Paull, C.K. and
Dillon, W.P. .
1980.
Structure, stratigraphy, and geologic history of Florida-Hatteras shelf and inner Blake plateau..
AAPG Bulletin 64(3): 339-358.
This study is based on seismic reflection profiles and correlation with data from offshore wells and dredge hauls. Regional unconformities have been mapped. Two styles of sedimentary accumulation have been active: (1) platform upbuilding and (2) platform outbuilding or progradation of the shelf. In post-Albian time, the area became a marine province, and sediment accumulated on a level platform. During the Santonian-Coniacian a shelf prograded seaward across this platform, but during the Campanian, Maestrichtian, and Paleocene, deposition on a level plateau resumed.

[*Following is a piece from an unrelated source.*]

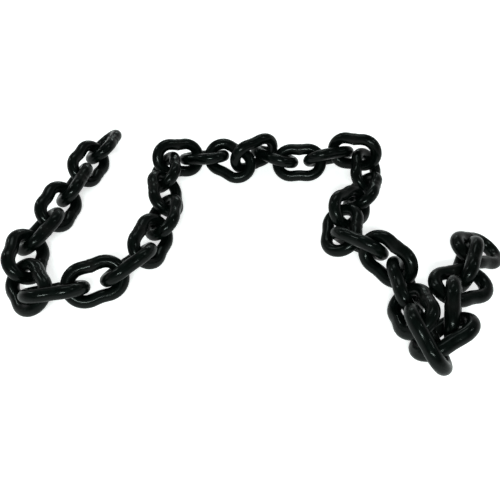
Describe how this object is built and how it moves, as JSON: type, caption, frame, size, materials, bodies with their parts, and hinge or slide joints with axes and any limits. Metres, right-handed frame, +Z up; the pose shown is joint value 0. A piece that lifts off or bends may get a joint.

Paleocene strata are deeply eroded in the subsurface, and this may mark the initial appearance of the Gulf Stream. During the Eocene and Oligocene, another wedge of shelf sediments prograded across the plateau but was interrupted at the end of the Oligocene by erosion. A progradational wedge of Miocene to Holocene age covers the unconformity at the base of the Miocene. Accumulation of post-Paleocene sediment at the foot of the Florida-Hatteras Slope and seaward on the Blake Plateau has been very slow, owing to a reduction in sediment supply and erosion by the Gulf Stream. Tertiary isopach maps suggest a triangular depocenter under the Florida-Georgia Shelf. The margins coincide with magnetic anomalies, and it is suggested that the basin is related to differential subsidence across older crustal structures during the Tertiary.